Van der Nest told the AGM the board of trustees was satisfied that members were getting value and this was the reason DHMS was growing when others were not and why the scheme was ahead of the rest of the open market.
Streak said the scheme and its administrator shared a common objective, resulting in what he described as a “vested outsourcing arrangement” that an international expert on the subject, University of Tennessee professor Kate Vitasek, believed it was a “win-win” for both the party doing the outsourcing and the service provider.
In determining whether members got value for money, the Deloitte study considered how DHMS performed relative to its open scheme peers in terms of financial strength, growth in membership and sustainability, quality and value for money.

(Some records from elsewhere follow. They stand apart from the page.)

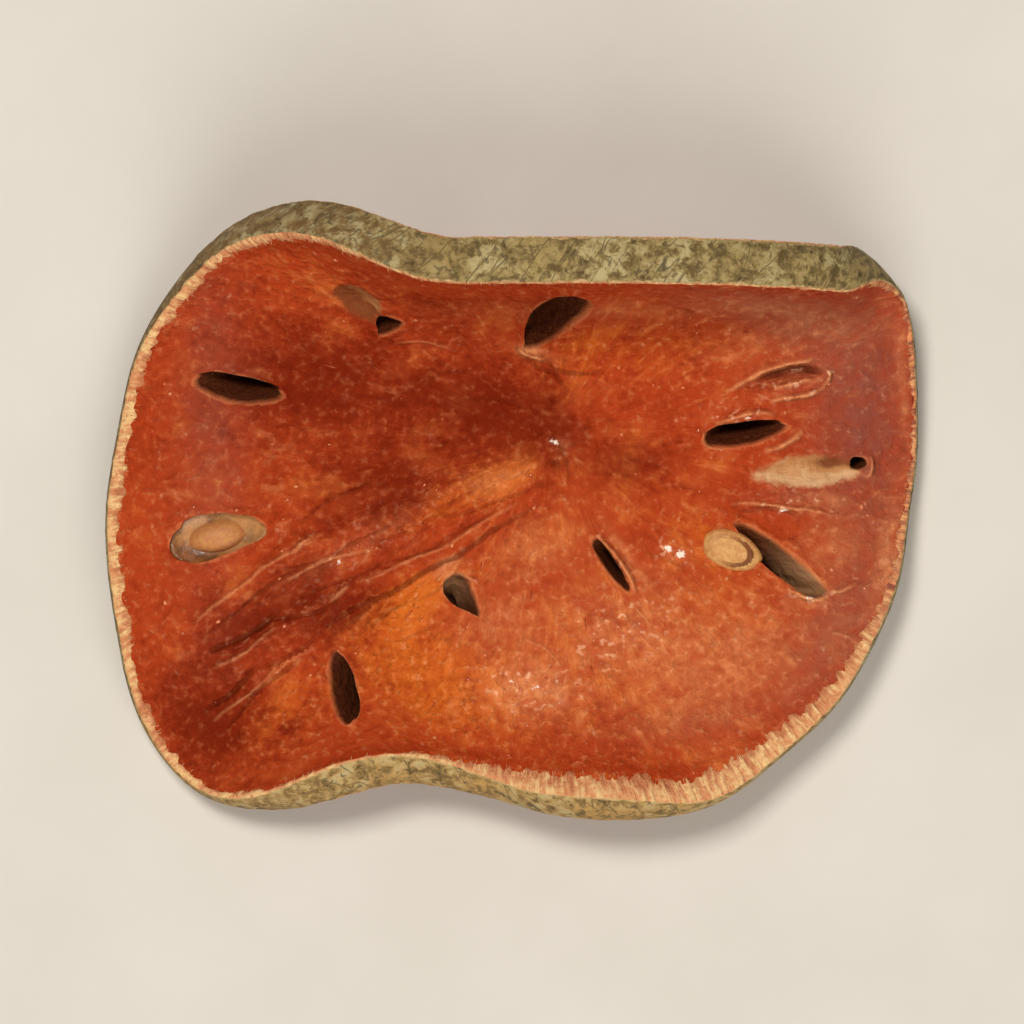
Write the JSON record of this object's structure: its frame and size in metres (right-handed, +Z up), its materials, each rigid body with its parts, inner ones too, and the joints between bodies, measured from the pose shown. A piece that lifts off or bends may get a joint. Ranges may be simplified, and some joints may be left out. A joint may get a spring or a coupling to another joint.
{
  "type": "dried bael fruit slice",
  "caption": "Dried cross-cut slice of bael fruit, curled by drying, with a hard rind rim, radiating seed cells, seeds and dried gum.",
  "frame": {"origin": "centre of the object's box on the surface that it lies on", "axes": "+Z up, the cut face's way; +X along the slice's longest way, to the right as seen from above with the upright lip away; +Y towards the upright lip"},
  "size_m": [0.0722, 0.0546, 0.0223],
  "materials": {
    "pulp": "dried fruit flesh, fibrous and translucent, red to orange, half glossy",
    "rind": "dry woody rind, matt, mottled grey-green outside and pale yellow where cut",
    "seed": "pale dry seed, cut or whole, matt",
    "gum": "dried clear gum, amber, glossy"
  },
  "bodies": {
    "root": {"bael_slice": "pulp"}
  },
  "joints": []
}
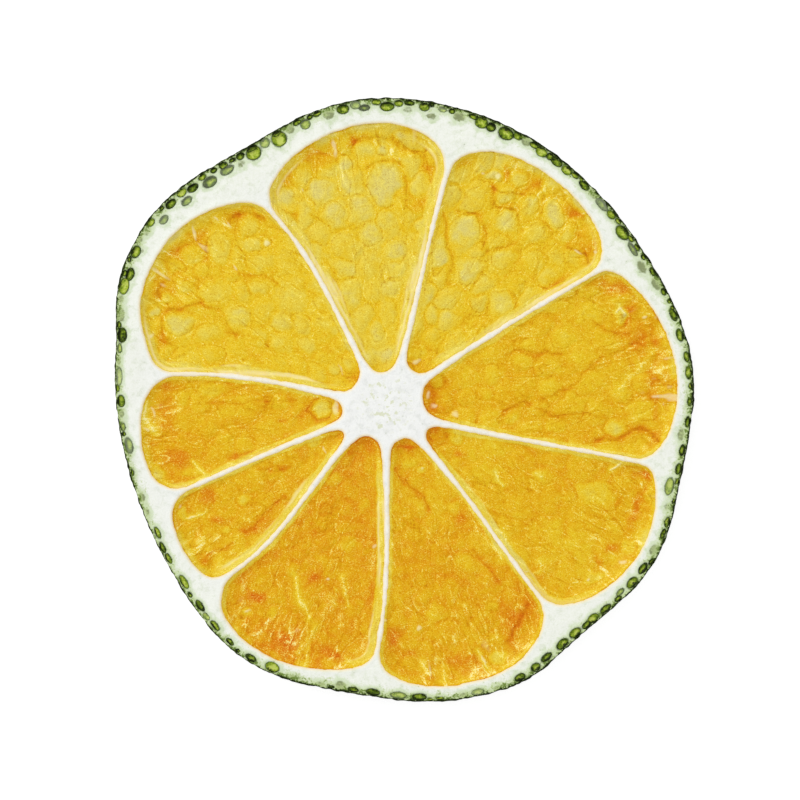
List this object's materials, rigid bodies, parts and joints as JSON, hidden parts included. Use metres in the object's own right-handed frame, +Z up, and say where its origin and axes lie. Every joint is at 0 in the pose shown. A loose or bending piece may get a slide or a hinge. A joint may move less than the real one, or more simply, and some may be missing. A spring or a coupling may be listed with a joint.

DMHS’s strong membership growth and financials make it hard to doubt the study’s conclusions on these aspects.
On the harder-to-measure quality and value-for-money aspects, the study considered factors such as the out-of-pocket expenses members faced and the number of complaints per 1 000 beneficiaries against the scheme.
It also took into account the fixed cost of administration and the costs that could decrease as the number of members increased and concluded that the administrator is passing on a significant proportion of the economies of scale, but possibly not all.
MEASURE OF DIFFICULTY
The cynical will view the Deloitte study and this year’s vested outsourcing model comments as attempts to justify the fees paid to Discovery Health, while scheme supporters will view it as a responsible move by the board.
The two will probably never agree until there is an independent measure of what schemes deliver and at what cost.
The difficulty with measuring this is in how one measures the quality of healthcare we get for our money.
A comparison of contributions across different schemes, or the ratio of money spent on claims relative to administration and other healthcare costs, gives no insight into the benefits or quality of healthcare you get from a scheme.
All of this is complicated by the fact that many schemes now contain costs by insisting you use hospital, doctor and pharmacy networks.
Another problem in the value-formoney equation is that medical schemes are not required to put their administration contracts out for tender; they are only encouraged to do so by the Council for Medical Schemes.
As the Competition Commission’s heathcare inquiry has acknowledged, “consumers are unable to make informed choices in the selection of health products (insurance, services and products) due to lack of transparency in the healthcare sector”.
The inquiry intends to explore the extent to which, if any, information weaknesses reduce the ability of consumers to make informed decisions, and whether this has any implications for competitive behaviour within the sector.
Many years ago, there was a suggestion that schemes should be compelled to offer the same common package of benefits and provide add-on benefits in comparable packages, so that consumers could compare them easily. DHMS has argued against this in a submission to the Competition Commission, saying schemes’ memberships are too diverse for standard packages.
We can only hope the commission will give some thought to this proposal or an alternative that solves the problem we have in deciding whom to believe when it comes to value and what is a reasonable profit margin on administration fees.